SINGAPORE: Prominent food critic and hawker champion KF Seetoh appears to have reached the end of his tether regarding the harsh realities hawkers face, with little respite.
He pledged on social media this weekend (1 June) that he will not hesitate to publicly name food centre operators who “bully” hapless hawkers who have no choice but to abide by what he has characterised as draconian contractual obligations.
Thanking an ST reporter for covering the “egregious” contractual clauses imposed upon hawkers, Mr Seetoh said: “It’s informative quite detailed BUT, it does not question the authorities or the socially conscious operators (WTH is that?).”
He promised: “I will name names from here on and hold them accountable yet protect the hawkers cowering under their bully contracts.”
Mr Seetoh asked provocatively, in a comment: “We just need the Ministry in charge to answer.. Is (this) their approved vision n plan all along?”

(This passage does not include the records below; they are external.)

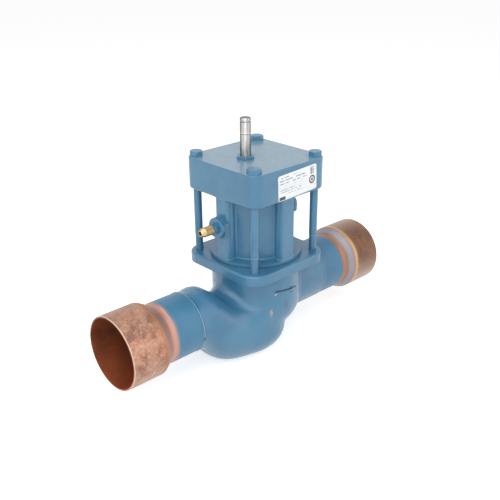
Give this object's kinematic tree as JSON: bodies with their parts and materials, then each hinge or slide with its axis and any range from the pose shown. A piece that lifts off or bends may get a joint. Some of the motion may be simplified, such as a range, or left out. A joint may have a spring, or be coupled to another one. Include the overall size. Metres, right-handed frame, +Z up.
{
  "type": "suction solenoid valve",
  "caption": "Gas-powered suction line shut-off valve with a globe body, bolted power cylinder, solenoid tube, access port and swaged copper reducers.",
  "frame": {"origin": "centre of the mouth of the inlet cup", "axes": "+X along the pipe axis from inlet to outlet, +Z up along the valve stem towards the solenoid tube"},
  "size_m": [0.3948, 0.123, 0.2821],
  "materials": {
    "blue_paint": "satin gloss enamel over cast and machined steel",
    "copper": "drawn copper with braze heat tint and oxide",
    "brass": "machined",
    "bright_steel": "ground stainless",
    "steel": "turned",
    "iron": "machined iron",
    "seal": "matte",
    "gasket": "pressed fibre sheet"
  },
  "bodies": {
    "valve": {"valve_body": "blue_paint", "inlet_reducer": "copper", "outlet_reducer": "copper", "cylinder_cover": "blue_paint", "tie_bolts": "blue_paint", "tube_nut": "blue_paint", "port_bushing": "blue_paint", "port_plug": "blue_paint", "access_fitting": "brass", "valve_core": "brass", "solenoid_tube": "bright_steel", "fixed_core": "bright_steel", "seat_ring": "steel", "stem_guide": "iron", "guide_bushing": "brass", "stem_seal": "seal", "cover_gasket": "gasket", "opening_spring": "steel", "pilot_seat": "brass", "tube_oring": "seal", "plunger_spring": "steel"},
    "stem_set": {"power_piston": "iron", "piston_ring": "steel", "piston_nut": "steel", "stem": "bright_steel", "main_disc": "steel", "disc_seal": "seal", "disc_retainer": "steel", "disc_nut": "steel"},
    "plunger_set": {"plunger": "bright_steel", "plunger_seal": "seal"},
    "pin": {"core_pin": "steel"}
  },
  "joints": [
    {"name": "piston_slide", "type": "slide", "parent": "valve", "child": "stem_set", "axis": [0, 0, -1], "range_m": [0, 0.014], "stiffness_N_per_m": 5000, "springref_m": -0.01, "deforming": ["opening_spring"]},
    {"name": "plunger_slide", "type": "slide", "parent": "valve", "child": "plunger_set", "axis": [0, 0, 1], "range_m": [0, 0.0028], "stiffness_N_per_m": 300, "springref_m": -0.004, "deforming": ["plunger_spring"]},
    {"name": "core_pin_slide", "type": "slide", "parent": "valve", "child": "pin", "axis": [1, 0, 0], "range_m": [0, 0.0015], "stiffness_N_per_m": 500, "springref_m": -0.002}
  ]
}
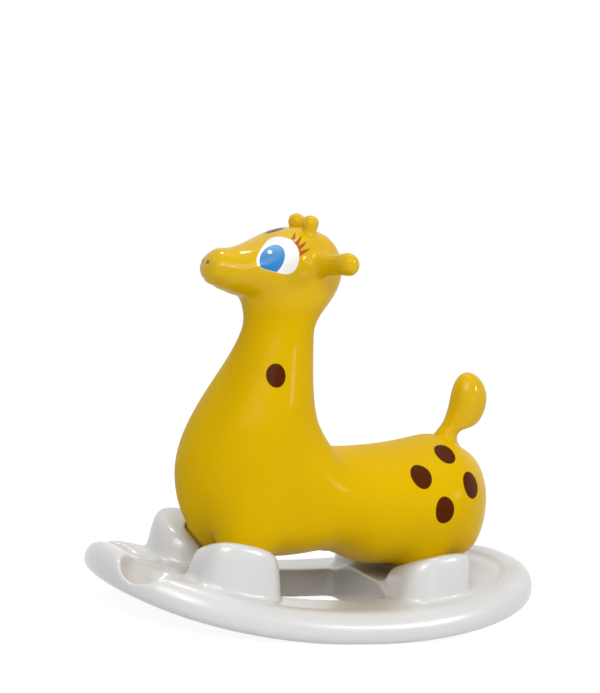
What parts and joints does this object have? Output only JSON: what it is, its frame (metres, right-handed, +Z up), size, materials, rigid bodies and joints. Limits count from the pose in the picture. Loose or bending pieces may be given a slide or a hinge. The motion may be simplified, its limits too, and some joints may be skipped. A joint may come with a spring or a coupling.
{
  "type": "inflatable bouncing giraffe",
  "caption": "Inflatable ride-on giraffe with ear grips, its legs standing in the cups of a curved rocker base that has foot scoops and a window in the middle.",
  "frame": {"origin": "middle of the base's footprint, on the floor", "axes": "+Z up, the giraffe faces -X, its left side is -Y"},
  "size_m": [0.72, 0.38, 0.6107],
  "materials": {
    "yellow_vinyl": "glossy soft PVC, blown up hard",
    "white_plastic": "pearly white blow-moulded polyethylene, smooth",
    "plug_vinyl": "pale soft PVC"
  },
  "bodies": {
    "base": {"rocker_base": "white_plastic"},
    "giraffe": {"leg_front_left": "yellow_vinyl", "leg_front_right": "yellow_vinyl", "leg_rear_left": "yellow_vinyl", "leg_rear_right": "yellow_vinyl", "belly_band": "yellow_vinyl"},
    "upper": {"torso": "yellow_vinyl", "neck": "yellow_vinyl", "head": "yellow_vinyl", "ear_left": "yellow_vinyl", "ear_right": "yellow_vinyl", "horn_left": "yellow_vinyl", "horn_right": "yellow_vinyl", "tail": "yellow_vinyl"},
    "plug": {"valve_plug": "plug_vinyl"}
  },
  "joints": [
    {"name": "giraffe_lift", "type": "slide", "parent": "base", "child": "giraffe", "axis": [0, 0, 1], "range_m": [0, 0.15]},
    {"name": "bounce", "type": "slide", "parent": "giraffe", "child": "upper", "axis": [0, 0, 1], "range_m": [-0.02, 0], "stiffness_N_per_m": 8000, "springref_m": 0.004, "deforming": ["belly_band"]},
    {"name": "plug_pull", "type": "slide", "parent": "giraffe", "child": "plug", "axis": [0, 0, -1], "range_m": [0, 0.03]}
  ]
}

The founder of the long-running Makansutra food network, which has produced heritage street food guides, international culinary TV shows and food markets for over two decades, Mr Seetoh, is widely considered Singapore’s Food Ambassador and – more recently – a fierce advocate for Singapore hawkers.
He has a reputation for speaking his mind and has repeatedly urged the authorities to do more to preserve Singapore’s hawker culture.
He has also spoken out against schemes like the government’s social enterprise hawker centre network and corporations he feels are trying to profit from Singapore’s hawkers.
In one of his most recent public appeals, on Friday (31 May), Mr Seetoh called attention to the plight hawkers face when the food centres they operate in are closed for renovations. He questioned:
“So really, what do you want them to do ah? You shut the place down for 3, 4, 5 months, hold their rents and livelihoods and you exit stage left.
Have them live off fresh air and handouts yet continue their home mortgage and family expenses? Alot of these hawkers cannot survive 3 months of revenue zero to make their ends meet.”
Calling such closure styles “heartless,” he added: “Did you think of spreading the work out, a few weeks or a month at a time instead of this one stretch, 5 months sentence.”